Court continued the FSC and Mr. Garcia admits he did receive a copy of the claimed contract/promissory note on July 28, 2023, which was still before the scheduled trial date.

Plaintiffs’ motion asserts that he would have a valid statute of limitations defense, although his declaration does not provide sufficient facts for the Court to be able to determine if such a defense were or will be viable. A promissory note written in 2016 with a future payment obligation is not breached on the date of the contract, but rather is breached on a future date when there is a failure to pay on a timely basis. Suits for breach of a written contract are subject to a four-year statute of limitations, generally running from the date of the breach. The Statute of limitations is an affirmative defense on which a defendant bears the burden of proof. Similarly, Mr. Garcia’s declaration asserts that the promissory note contained a condition precedent to his payment obligation, and he asserts that condition has still not occurred. The Court recognizes that the statute of limitations defense and the condition precedent defense may be inconsistent with each other, in that if the payment obligation were never ripened because a condition precedent has not yet occurred, then the statute of limitations clock would not have yet begun to tick.

Defendant suggests that Plaintiff waited to produce the promissory note because Plaintiff was concealing that the note is beyond the four (4) year statute of limitations. In opposition, Plaintiff argues that the statute of limitations was not raised as an affirmative defense in Defendant’s pleadings, nor did he raise such a defense in his response to Plaintiff’s Form Interrogatories. Next, Plaintiff also argues that had such a defense been tendered, it was Defendant’s burden to provide the requisite facts, and had the opportunity to do so at trial, but did not attend the trial.
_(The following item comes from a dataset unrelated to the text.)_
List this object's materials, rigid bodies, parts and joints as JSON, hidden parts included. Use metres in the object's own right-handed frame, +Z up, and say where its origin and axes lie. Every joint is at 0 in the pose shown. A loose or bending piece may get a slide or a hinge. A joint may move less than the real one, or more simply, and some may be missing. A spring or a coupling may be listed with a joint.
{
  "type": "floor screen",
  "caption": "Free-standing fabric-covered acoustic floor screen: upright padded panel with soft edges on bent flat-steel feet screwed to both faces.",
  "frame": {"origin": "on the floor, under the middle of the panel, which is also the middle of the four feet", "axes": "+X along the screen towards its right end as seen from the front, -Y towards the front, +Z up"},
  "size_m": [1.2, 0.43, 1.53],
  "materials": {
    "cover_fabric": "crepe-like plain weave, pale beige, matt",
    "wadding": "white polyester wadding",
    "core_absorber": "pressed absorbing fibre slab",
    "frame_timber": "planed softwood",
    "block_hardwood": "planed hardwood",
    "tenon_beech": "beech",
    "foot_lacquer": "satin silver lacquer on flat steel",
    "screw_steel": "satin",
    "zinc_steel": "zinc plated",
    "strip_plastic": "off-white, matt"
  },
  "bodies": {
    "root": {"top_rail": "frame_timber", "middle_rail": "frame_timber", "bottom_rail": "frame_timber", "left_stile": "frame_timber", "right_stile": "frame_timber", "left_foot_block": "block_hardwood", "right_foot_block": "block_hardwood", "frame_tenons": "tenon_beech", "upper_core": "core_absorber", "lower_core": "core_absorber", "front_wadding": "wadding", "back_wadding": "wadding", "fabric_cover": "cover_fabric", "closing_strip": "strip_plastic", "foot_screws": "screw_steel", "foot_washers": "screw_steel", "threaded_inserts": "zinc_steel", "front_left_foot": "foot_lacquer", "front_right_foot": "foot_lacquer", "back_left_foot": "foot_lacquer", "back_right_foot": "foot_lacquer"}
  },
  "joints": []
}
Defendant also argues that promissory note contained an express condition precedent, and that the note was not due or payable until Defendant received proceeds from the sale of real property, which had not and has not occurred. In opposition, Plaintiff contends that this assertion is neither consistent with the evidence at trial, nor is such assertion supported by any evidence in the motion. The Court agrees that this argument or position is not supported by anything in Defendant’s declaration.
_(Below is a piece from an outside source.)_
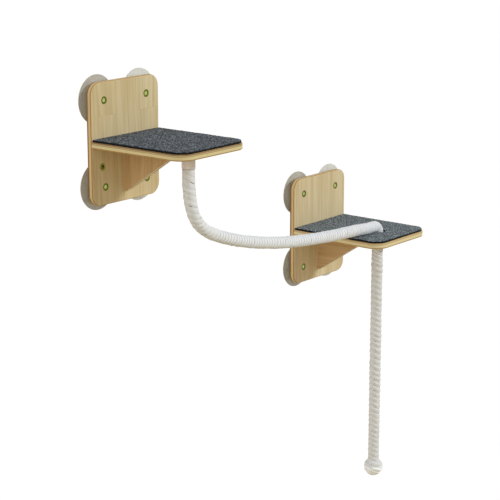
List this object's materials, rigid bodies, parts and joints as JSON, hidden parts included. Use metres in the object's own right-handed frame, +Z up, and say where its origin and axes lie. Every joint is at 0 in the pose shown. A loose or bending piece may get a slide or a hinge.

Lastly, Defendant’s moving papers suggest that he argues that there should not be interest owed on the loan. The Court notes this position is contrary to California Civil Code § 3289.
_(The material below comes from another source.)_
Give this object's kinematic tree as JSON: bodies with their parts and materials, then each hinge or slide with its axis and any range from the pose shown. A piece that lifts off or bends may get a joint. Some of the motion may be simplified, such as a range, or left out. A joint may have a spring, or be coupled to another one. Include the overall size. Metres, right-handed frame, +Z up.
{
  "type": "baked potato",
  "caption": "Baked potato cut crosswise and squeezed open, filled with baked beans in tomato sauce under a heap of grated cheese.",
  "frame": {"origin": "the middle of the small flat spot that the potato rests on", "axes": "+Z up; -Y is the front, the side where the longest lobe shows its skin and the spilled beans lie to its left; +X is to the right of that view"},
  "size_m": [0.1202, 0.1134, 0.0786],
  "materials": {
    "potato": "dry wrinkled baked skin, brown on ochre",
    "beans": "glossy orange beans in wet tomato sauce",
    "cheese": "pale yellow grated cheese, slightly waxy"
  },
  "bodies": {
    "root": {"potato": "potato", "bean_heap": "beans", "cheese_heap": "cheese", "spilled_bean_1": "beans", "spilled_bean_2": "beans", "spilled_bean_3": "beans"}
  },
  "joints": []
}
While Defendant has failed to present sufficient evidence to warrant the granting of a motion for new trial, he has presented Section 473(b) grounds to set aside the judgment, on such terms as the Court determines to be just, because of his mistake and perhaps because of excusable neglect. Mr. Garcia did represent to the Court during the July 28, 2023 FSC that he could not attend the August 1 trial because he was in Oregon and lacked sufficient funds to attend the trial. Plaintiff did not stipulate to allow Defendant to appear remotely for trial, so the Court acted within its discretion in its denial of Mr. Garcia’s oral request at the FSC to permit him to attend the trial remotely. Mr. Garcia’s failure to make some arrangement to attend the trial in person on August 1 was clearly a mistake on his part. The Court is willing to consider his mistake and his neglect in failing to make such arrangements to be excusable, provided Mr. Garcia satisfies the following conditions:

1. Mr. Garcia shall be sworn as a witness at the hearing on this motion and explain to the satisfaction of the Court how he had sufficient funds to travel to Torrance California by September 14 but was unable to travel to Inglewood on August 1, 2023 to attend trial;

2. Mr. Garcia shall specify a date during the week of November 20 (before Thanksgiving) or November 28-December 1 when he could attend in person a trial commencing at 10:30 a.m. in Inglewood;

3. Mr. Garcia shall not seek to change his previous stipulation to have a court trial rather than a jury trial of this matter;

4. Mr. Garcia shall email to Plaintiff’s counsel copies of any exhibits he intends to use for the upcoming trial no later than 5 calendar days before that trial date; and

5. Mr. Garcia shall agree to pay to Mr. Christy the amount the Court determines to be the reasonable attorney’s fees and costs incurred by Mr. Christy’s counsel for the August 1 trial and the post-trial filings including Plaintiff’s opposition to this Motion. That amount shall be paid before the trial commences.